Situation Analysis –
Principles, Methodology and the SWOT Analysis

       A
good starting point would be to define the term ‘situation analysis’ in order
to better understand the need for conducting one. Witkin and Altschuld’s (1995), (p. 4) define
situation analysis as “a systematic set of procedures undertaken for the
purpose of setting priorities and making decisions about programme or organisational
improvement and allocation of resources. The priorities are based on identified
needs.” 

       Therefore,
a situation analysis is a series of logical steps that aim at identifying and describing the needs as well as the contributing
factors to those needs and ultimately compose a suitable plan for those needs
to be met.

       Witkin and Altschuld (1995) identify 4 reasons that deem a situation analysis
necessary.

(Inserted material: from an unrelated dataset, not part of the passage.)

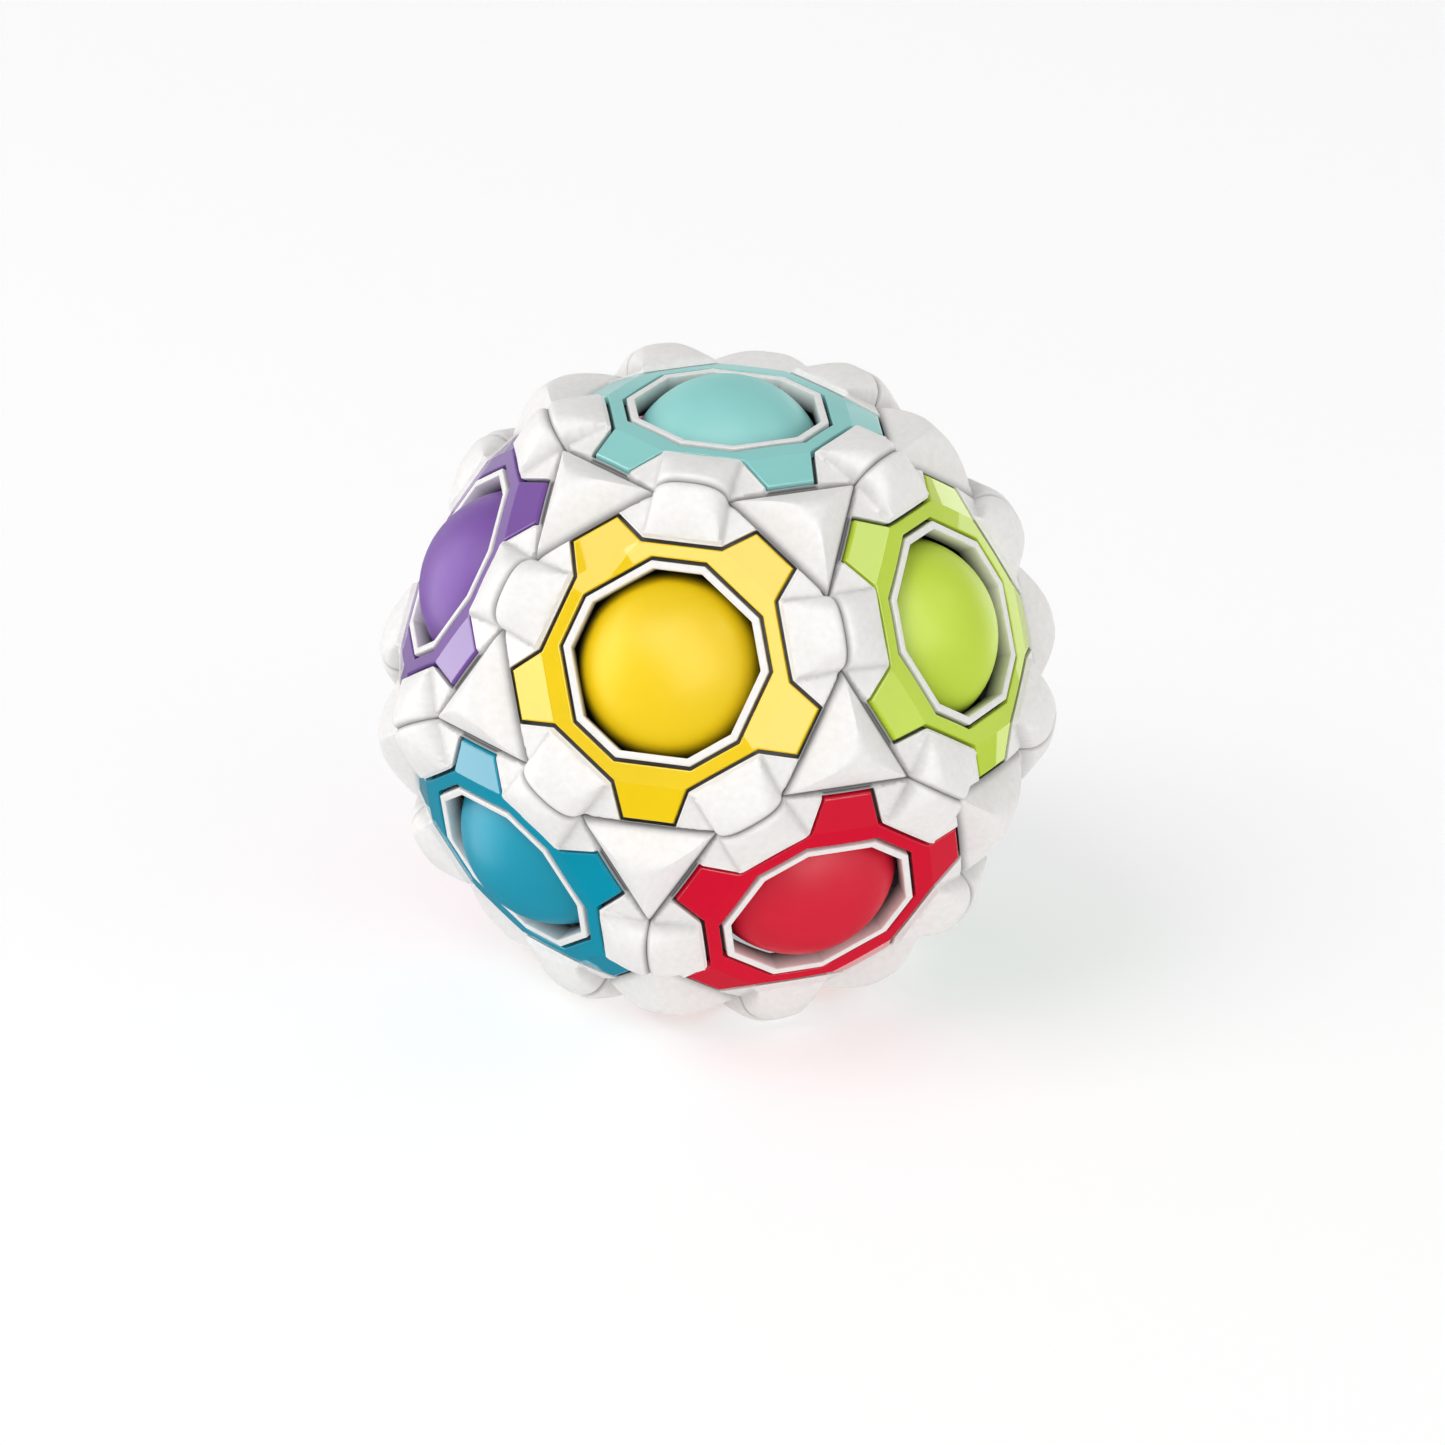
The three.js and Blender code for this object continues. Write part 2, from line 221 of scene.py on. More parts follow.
def rays(uv):
    """Unit directions of points on the plane at height 1."""
    d = at_height(uv, 1)
    return d / np.linalg.norm(d, axis=1)[:, None]


def lowest_along(directions, planes):
    """How far from the centre each ray leaves the convex body that the planes bound."""
    normals = np.array([n for n, _ in planes])
    offsets = np.array([c for _, c in planes])
    slant = directions @ normals.T
    level = 1e-6
    reached = np.where(slant > level, offsets / np.maximum(slant, level), FAR)
    return reached.min(axis=1)


def smooth_min(a, b, k):
    """The smaller of two heights, rounded over where they are within k of each other."""
    h = np.clip(0.5 + 0.5 * (b - a) / k, 0, 1)
    return b * (1 - h) + a * h - k * h * (1 - h)


def smooth_max(a, b, k):
    return -smooth_min(-a, -b, k)


def shade_near(distance, groove):
    """How much painted shade darkens the white at a distance from the bottom of a groove."""
    return groove["shade"] * np.clip(1 - distance / groove["reach"], 0, 1)


def groove_drop(distance, groove):
    """How far the surface has dropped at a distance from the bottom of a groove."""
    return groove["depth"] * (1 - np.clip(distance / groove["reach"], 0, 1)) ** 2


# ---- Building a closed mesh from strips and filled regions ---------------------------------------
class Skin:
    """Strips and fills in millimetres, welded into one mesh at the end."""

    def __init__(self):
        self.points = []
        self.faces = []

    def add(self, points):
        start = len(self.points)
        self.points += [tuple(p) for p in points]
        return start

    def strip(self, loops):
        """Quads between each loop and the next; the loops have as many points as each other."""
        starts = [self.add(loop) for loop in loops]
        count = len(loops[0])
        for a, b in zip(starts, starts[1:]):
            for i in range(count):
                j = (i + 1) % count
                self.faces.append((a + i, a + j, b + j, b + i))

    def close(self, loop):
        """One face over a loop."""
        start = self.add(loop)
        self.faces.append(tuple(range(start, start + len(loop))))

    def fill(self, outer, holes, lift, spacing=None, lines=()):
        """Triangles between flat loops, lifted to their places, with inner points on a grid."""
        chains = [(np.asarray(loop), True) for loop in [outer, *holes]]
        chains += [(np.asarray(line), False) for line in lines]
        flat, edges = [], []
        for chain, closed in chains:
            start, count = len(flat), len(chain)
            flat += list(chain)
            edges += [(start + i, start + i + 1) for i in range(count - 1)]
            edges += [(start + count - 1, start)] if closed else []
        if spacing:
            flat += list(grid_inside(outer, holes, np.array(flat), spacing))
        found = delaunay_2d_cdt([Vector(p) for p in flat], edges, [], 0, 1e-7)
        verts = np.array([tuple(v) for v in found[0]])
        faces = np.array([f for f in found[2] if len(f) == 3])
        middles = verts[faces].mean(axis=1)
        keep = inside(middles, outer)
        for hole in holes:
            keep &= ~inside(middles, hole)
        start = self.add(lift(verts))
        self.faces += [tuple(int(start + i) for i in f) for f in faces[keep]]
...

The first reason focuses on the fact that the situation analysis in
a way standardises the process of information gathering. Secondly, prioritising
needs and specifying the steps towards a solution is another important reason.
The third reason has to do with the fact that a situation analysis ultimately
leads to the identification of the action that need to be taken in order to
improve the services, operations and organisational structure of the situation.
Lastly, the fourth reason refers to resource allocation and how to best exploit
what
is available.

       When
carrying out a situation analysis one can choose from a collection of
methodologies that can be generally divided into two categories, inductive and
deductive methods respectively (Berwick, 1989). Deductive methods refer to the use of an
extensive range of tests (West,
1994), observations and surveys based on questionnaires (Yalden, 1987). For the
purpose of this specific situation analysis an inductive method has been
selected. It is called SWOT analysis and it employs the use of a four-section
matrix.

       More
specifically, the SWOT analysis is a strategic planning tool used by educational
organisations in order to clarify the objectives of a specific project and
factor in both the positive and negative aspects of school systems and
procedures. SWOT takes under consideration 4 factors: internal forces, meaning
strengths and weaknesses and external forces, that is, opportunities and
threats (Osita, Onyebuchi
& Justina, 2014).  The reason
why this method was selected is because according to Piercy and Giles (1989) this technique has
many benefits as it is simple enough and readily accessible and most
importantly, it provides the opportunity to combine and assess a heterogeneous
collection of quantitative and qualitative information, of known and unknown
facts, essential to strategic planning. Therefore, its purpose is to collect,
analyse, and evaluate information and identify an organisation’s strategic
options.

Finally, it should be noted that data collection was
conducted by myself as part of my position as Academic Manager in the LTO.